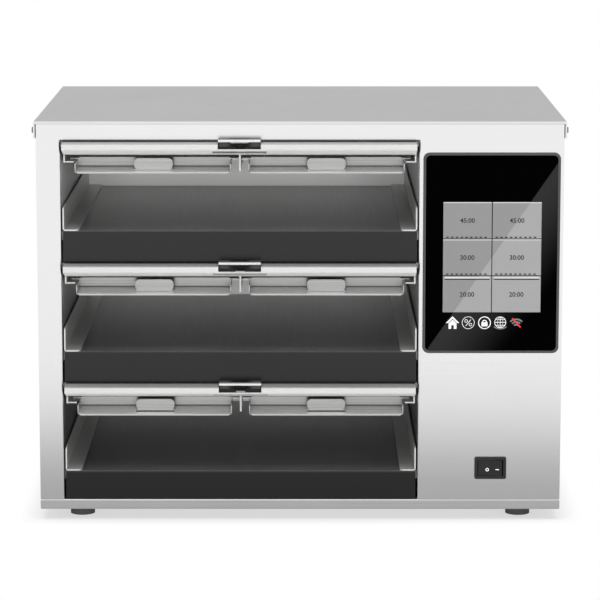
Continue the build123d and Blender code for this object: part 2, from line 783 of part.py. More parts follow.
# Pan lid: raised box with wings, and a hemmed ledge with side lips and a lanced finger tab
box_half = lid_width / 2 - lid_box_inset
ledge_front_top = ledge_crease - ledge_fall
wing_bottom = flange_height + wing_clearance
tab_y = front_y + tab_base_setback
lean = radians(tab_lean)
tab_plane = Plane(origin=(0, tab_y, ledge_front_top), x_dir=(1, 0, 0), z_dir=(0, -cos(lean), -sin(lean)))
with BuildPart() as pan_lid:
    with BuildSketch(facing_front(lid_face_y)) as lid_front:
        with Locations((0, (lid_skirt_bottom + lid_top) / 2)):
            Rectangle(2 * box_half, lid_top - lid_skirt_bottom)
        fillet(lid_front.vertices().group_by(Axis.Z)[-1], lid_corner)
    extrude(amount=lid_face_y - lid_back_y)
    with BuildSketch(facing_front(lid_face_y + lid_sheet)) as lid_hollow:
        with Locations((0, (lid_skirt_bottom + lid_top - lid_sheet) / 2)):
            Rectangle(2 * (box_half - lid_sheet), lid_top - lid_sheet - lid_skirt_bottom)
        chamfer(lid_hollow.vertices().group_by(Axis.Z)[-1], lid_corner - lid_sheet)
    extrude(amount=lid_face_y + 2 * lid_sheet - lid_back_y, mode=Mode.SUBTRACT)
    for side in (-1, 1):
        inner = side * (box_half - wing_root)
        outer = side * (lid_width / 2 + wing_reach)
        slab(min(inner, outer), max(inner, outer), lid_face_y, lid_back_y, wing_bottom,
             wing_bottom + lid_sheet)
    with BuildSketch(Plane.YZ.offset(-lid_width / 2)):
        with BuildLine():
            Polyline((lid_face_y + lid_sheet, ledge_crease), (ledge_y, ledge_front_top),
                     (ledge_y, ledge_front_top - lid_sheet),
                     (lid_face_y + lid_sheet, ledge_crease - lid_sheet), close=True)
        make_face()
    extrude(amount=lid_width)
    fillet(pan_lid.edges().filter_by(Axis.Z).group_by(Axis.Y)[0], ledge_corner)
    slab(ledge_corner / 2 - lid_width / 2, lid_width / 2 - ledge_corner / 2, ledge_y,
         ledge_y + 2 * hem_radius, ledge_front_top - 2 * hem_radius, ledge_front_top)
    chamfer(pan_lid.edges().filter_by(Axis.X).group_by(Axis.Z)[0], hem_radius / 2)
    for start in (-lid_width / 2, lid_width / 2 - lip_sheet):
        with BuildSketch(Plane.YZ.offset(start), mode=Mode.PRIVATE) as lip:
            with BuildLine():
                Polyline((lid_face_y, ledge_crease - lid_sheet), (lid_face_y, lip_top),
                         (ledge_y + lip_front_setback, lip_top),
                         (ledge_y + lip_front_setback, ledge_front_top), close=True)
            make_face()
            chamfer(lip.vertices().group_by(Axis.Y)[0].sort_by(Axis.Z)[-1], lip_corner)
        extrude(lip.sketch, amount=lip_sheet)
    slab(-tab_width / 2, tab_width / 2, tab_y - tab_slot_depth, tab_y, ledge_front_top - lid_sheet,
         ledge_crease, Mode.SUBTRACT)
    with BuildSketch(tab_plane, mode=Mode.PRIVATE) as tab:
        with Locations((0, tab_height / 2)):
            Rectangle(tab_width, tab_height)
        fillet(tab.vertices().group_by(Axis.Z)[-1], tab_corner)
    extrude(tab.sketch, amount=-lid_sheet)

for row in rows:
    save_at(pan_lid, f"lid_{row}_left", (cavity_mid - lid_offset, 0, floor_of(row)))
    save_at(pan_lid, f"lid_{row}_right", (cavity_mid + lid_offset, 0, floor_of(row)))

# Touchscreen: bezel with a collar through the panel, glass, display module
with BuildPart() as display_bezel:
    rounded_panel(front_y, display_x, display_z, bezel_width, bezel_height, bezel_corner, bezel_reach)
    chamfer(display_bezel.faces().sort_by(Axis.Y)[0].edges(), bezel_edge)
    square_panel(front_y, display_x, display_z, bezel_width - 2 * bezel_lap - seat_gap,
                 bezel_height - 2 * bezel_lap - seat_gap, -bezel_collar)
    square_panel(front_y + bezel_collar, display_x, display_z, bezel_width - 2 * bezel_lap - 2 * bezel_wall,
                 bezel_height - 2 * bezel_lap - 2 * bezel_wall, bezel_collar + bezel_reach, Mode.SUBTRACT)
    rounded_panel(front_y - bezel_reach + glass_recess + glass_thickness, display_x, display_z,
                  bezel_width - 2 * bezel_rim, bezel_height - 2 * bezel_rim, glass_corner,
                  glass_recess + glass_thickness, Mode.SUBTRACT)
save(display_bezel, "display_bezel")

glass_back_y = front_y - bezel_reach + glass_recess + glass_thickness
with BuildPart() as display_glass:
    rounded_panel(glass_back_y, display_x, display_z, bezel_width - 2 * bezel_rim - 2 * glass_clearance,
                  bezel_height - 2 * bezel_rim - 2 * glass_clearance, glass_corner, glass_thickness)
save(display_glass, "display_glass")

module_width = bezel_width - 2 * bezel_lap - 2 * bezel_wall - seat_gap
module_height = bezel_height - 2 * bezel_lap - 2 * bezel_wall - seat_gap
with BuildPart() as display_module:
    square_panel(glass_back_y, display_x, display_z, module_width, module_height, -module_depth / 2)
    square_panel(glass_back_y + module_depth / 2, display_x, display_z, module_width / 2, module_height / 2,
                 -module_depth / 2)
save(display_module, "display_module")

# Rocker switch: the rocker turns on two trunnions in the housing's upper and lower walls
switch_face_y = front_y - switch_reach
pivot_y = switch_face_y + rocker_pivot_depth
housing_height = switch_height - 2 * switch_lap - seat_gap
with BuildPart() as switch_housing:
    rounded_panel(front_y, switch_x, switch_z, switch_width, switch_height, switch_corner, switch_reach)
    square_panel(front_y, switch_x, switch_z, switch_width - 2 * switch_lap - seat_gap, housing_height,
                 -switch_body_depth)
    square_panel(switch_face_y + rocker_well_depth, switch_x, switch_z, rocker_well_width,
                 rocker_well_height, rocker_well_depth, Mode.SUBTRACT)
    for place in (-1, 1):
        blade_x = switch_x + place * switch_blade_pitch
        slab(blade_x - switch_blade / 2, blade_x + switch_blade / 2, front_y + switch_body_depth,
             front_y + switch_body_depth + switch_blade_length, switch_z - switch_blade_width / 2,
             switch_z + switch_blade_width / 2)
    rod(Plane.XY.offset(switch_z - housing_height / 2), [(switch_x, pivot_y)],
        trunnion_radius + trunnion_clearance, housing_height, Mode.SUBTRACT)
save(switch_housing, "switch_housing")

with BuildPart() as rocker_square:
    with BuildSketch(Plane.XY.offset(-rocker_height / 2)):
        with BuildLine():
            Polyline((-rocker_width / 2, -rocker_crown - rocker_dip), (0, -rocker_crown),
                     (rocker_width / 2, -rocker_crown - rocker_dip), (rocker_width / 2, rocker_crown / 2),
                     (rocker_width / 4, rocker_depth - rocker_crown),
                     (-rocker_width / 4, rocker_depth - rocker_crown),
                     (-rocker_width / 2, rocker_crown / 2), close=True)
        make_face()
    extrude(amount=rocker_height)
    chamfer(rocker_square.edges().filter_by(Axis.Z).group_by(Axis.Y)[0], rocker_edge)
    rod(Plane.XY.offset(-rocker_height / 2 - trunnion_length), [(0, 0)], trunnion_radius,
        rocker_height + 2 * trunnion_length)
with BuildPart() as switch_rocker:
    with Locations(Location((switch_x, pivot_y, switch_z), (0, 0, -rocker_tilt))):
        add(rocker_square.part)
save(switch_rocker, "switch_rocker")

# Control bay: board on the right side panel, power supply, relays on a heat sink, terminals
wall_x = half_width - sheet
board_x = wall_x - board_standoff
board_y = front_y + board_setback
board_corners = [
    (board_y + standoff_inset, board_bottom + standoff_inset),
    (board_y + board_width - standoff_inset, board_bottom + standoff_inset),
    (board_y + standoff_inset, board_bottom + board_height - standoff_inset),
    (board_y + board_width - standoff_inset, board_bottom + board_height - standoff_inset),
]
with BuildPart() as control_board:
    slab(board_x - board_thickness, board_x, board_y, board_y + board_width, board_bottom,
         board_bottom + board_height)
    with BuildSketch(Plane.YZ.offset(board_x)):
        with Locations(*board_corners):
            Rectangle(standoff_width, standoff_width)
    extrude(amount=board_standoff)
    with BuildSketch(Plane.YZ.offset(board_x - board_thickness)):
        with Locations((board_y + board_width / 2, board_bottom + board_height / 2)):
            with GridLocations(chip_pitch, chip_pitch, 3, 2):
                Rectangle(chip_size, chip_size)
    extrude(amount=-chip_height)
save(control_board, "control_board")

supply_y = front_y + supply_setback
with BuildPart() as power_supply:
    slab(bay_mid - supply_width / 2, bay_mid + supply_width / 2, supply_y, supply_y + supply_depth,
         liner_bottom, liner_bottom + supply_height)
    slab(bay_mid - supply_width / 2, bay_mid + supply_width / 2, supply_y + supply_depth - supply_recess,
         supply_y + supply_depth, liner_bottom + supply_height / 2, liner_bottom + supply_height,
         Mode.SUBTRACT)
save(power_supply, "power_supply")

sink_y = front_y + sink_setback
sink_top = liner_bottom + sink_fin + sink_base
with BuildPart() as heat_sink:
    slab(bay_mid - sink_width / 2, bay_mid + sink_width / 2, sink_y, sink_y + sink_depth,
         liner_bottom + sink_fin, sink_top)
    with BuildSketch(Plane.XY.offset(liner_bottom)):
        with Locations((bay_mid, sink_y + sink_depth / 2)):
            with GridLocations((sink_width - sink_fin_thickness) / (sink_fins - 1), 0, sink_fins, 1):
                Rectangle(sink_fin_thickness, sink_depth)
    extrude(amount=sink_fin)
save(heat_sink, "heat_sink")

with BuildPart() as relays:
    with BuildSketch(Plane.XY.offset(sink_top)):
        with Locations((bay_mid, sink_y + sink_depth / 2)):
            with GridLocations(relay_pitch, 0, 3, 1):
                Rectangle(relay_width, relay_depth)
    extrude(amount=relay_height)
    chamfer(relays.edges().group_by(Axis.Z)[-1], relay_edge)
save(relays, "relays")

terminal_y = front_y + terminal_setback
terminal_z = base_bottom + terminal_above_base
terminal_step = terminal_length / terminal_ways
with BuildPart() as terminal_block:
    slab(wall_x - terminal_height, wall_x, terminal_y, terminal_y + terminal_length, terminal_z,
         terminal_z + terminal_width)
    with BuildSketch(Plane.YZ.offset(wall_x - terminal_height)):
        with Locations((terminal_y + terminal_length / 2, terminal_z + terminal_width / 2)):
            with GridLocations(terminal_step, 0, terminal_ways, 1):
                Rectangle(terminal_slot, terminal_width)
    extrude(amount=terminal_height / 3, mode=Mode.SUBTRACT)
save(terminal_block, "terminal_block")
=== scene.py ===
import json
import math

import bmesh
import bpy
from mathutils import Matrix, Vector


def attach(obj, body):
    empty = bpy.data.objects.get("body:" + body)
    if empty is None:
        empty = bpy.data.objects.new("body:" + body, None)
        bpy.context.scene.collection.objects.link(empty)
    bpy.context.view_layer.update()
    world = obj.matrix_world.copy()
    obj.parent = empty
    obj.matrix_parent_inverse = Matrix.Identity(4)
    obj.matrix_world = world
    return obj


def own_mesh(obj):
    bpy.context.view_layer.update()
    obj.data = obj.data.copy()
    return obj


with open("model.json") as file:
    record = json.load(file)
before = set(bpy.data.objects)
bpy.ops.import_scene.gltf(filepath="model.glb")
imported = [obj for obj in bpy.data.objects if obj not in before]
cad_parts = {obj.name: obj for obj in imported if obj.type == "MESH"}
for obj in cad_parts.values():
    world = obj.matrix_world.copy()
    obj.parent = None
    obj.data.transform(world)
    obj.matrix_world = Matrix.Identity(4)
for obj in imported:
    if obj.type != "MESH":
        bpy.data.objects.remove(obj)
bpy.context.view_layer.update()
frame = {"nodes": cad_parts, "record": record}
NODES = frame["nodes"]

# Where the repeated pieces stand, and half the width and depth of the body, in metres
LATCH_X = -0.0655
LOWEST_FLOOR = 0.0554
ROW_PITCH = 0.1337
TAB_OFFSET = 0.09425
BODY_HALF_WIDTH, BODY_HALF_DEPTH = 0.287, 0.200

# Painted shade on the cavity's side walls changes over between two ends. These are a pair of heights over the
# ground, in metres
LINER_SHADE_HEIGHTS = (0.15, 0.38)

# Places along Y that bound the painted shade on the lids, latches and rack tie
LID_LEDGE = (-0.1720, -0.1700)
LID_FACE = (-0.1683, -0.1680)
LID_INSIDE = (-0.1600, -0.1580)
LATCH_LIP = (-0.2165, -0.2120)
TIE_BACK = (-0.1930, -0.1920)

# Heights over the floor of a row, and distances from the middle of a tab or latch, that bound painted shade
LID_CREASE = (0.0680, 0.0690)
RAIL_INSIDE = (0.0815, 0.0830)
TAB_SIDE = (0.019, 0.023)
LATCH_SIDE = (0.007, 0.016)

# Upward part of the face normal between a face that looks down or up and one that looks forward; painted
# light and shade by facing changes over here
FACING_DOWN, FACING_UP = (-0.95, -0.45), (0.25, 0.6)

# Noise scales for brushed steel, and the range in which nearly all of a noise lies
BRUSH_ALONG, BRUSH_ACROSS = 4.0, 2600.0
SMUDGE_SCALE = (9.0, 9.0, 9.0)
NOISE_LOW, NOISE_HIGH = 0.3, 0.7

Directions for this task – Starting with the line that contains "imported = [obj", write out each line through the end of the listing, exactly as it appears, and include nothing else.

Result of this exercise –
imported = [obj for obj in bpy.data.objects if obj not in before]
cad_parts = {obj.name: obj for obj in imported if obj.type == "MESH"}
for obj in cad_parts.values():
    world = obj.matrix_world.copy()
    obj.parent = None
    obj.data.transform(world)
    obj.matrix_world = Matrix.Identity(4)
for obj in imported:
    if obj.type != "MESH":
        bpy.data.objects.remove(obj)
bpy.context.view_layer.update()
frame = {"nodes": cad_parts, "record": record}
NODES = frame["nodes"]

# Where the repeated pieces stand, and half the width and depth of the body, in metres
LATCH_X = -0.0655
LOWEST_FLOOR = 0.0554
ROW_PITCH = 0.1337
TAB_OFFSET = 0.09425
BODY_HALF_WIDTH, BODY_HALF_DEPTH = 0.287, 0.200

# Painted shade on the cavity's side walls changes over between two ends. These are a pair of heights over the
# ground, in metres
LINER_SHADE_HEIGHTS = (0.15, 0.38)

# Places along Y that bound the painted shade on the lids, latches and rack tie
LID_LEDGE = (-0.1720, -0.1700)
LID_FACE = (-0.1683, -0.1680)
LID_INSIDE = (-0.1600, -0.1580)
LATCH_LIP = (-0.2165, -0.2120)
TIE_BACK = (-0.1930, -0.1920)

# Heights over the floor of a row, and distances from the middle of a tab or latch, that bound painted shade
LID_CREASE = (0.0680, 0.0690)
RAIL_INSIDE = (0.0815, 0.0830)
TAB_SIDE = (0.019, 0.023)
LATCH_SIDE = (0.007, 0.016)

# Upward part of the face normal between a face that looks down or up and one that looks forward; painted
# light and shade by facing changes over here
FACING_DOWN, FACING_UP = (-0.95, -0.45), (0.25, 0.6)

# Noise scales for brushed steel, and the range in which nearly all of a noise lies
BRUSH_ALONG, BRUSH_ACROSS = 4.0, 2600.0
SMUDGE_SCALE = (9.0, 9.0, 9.0)
NOISE_LOW, NOISE_HIGH = 0.3, 0.7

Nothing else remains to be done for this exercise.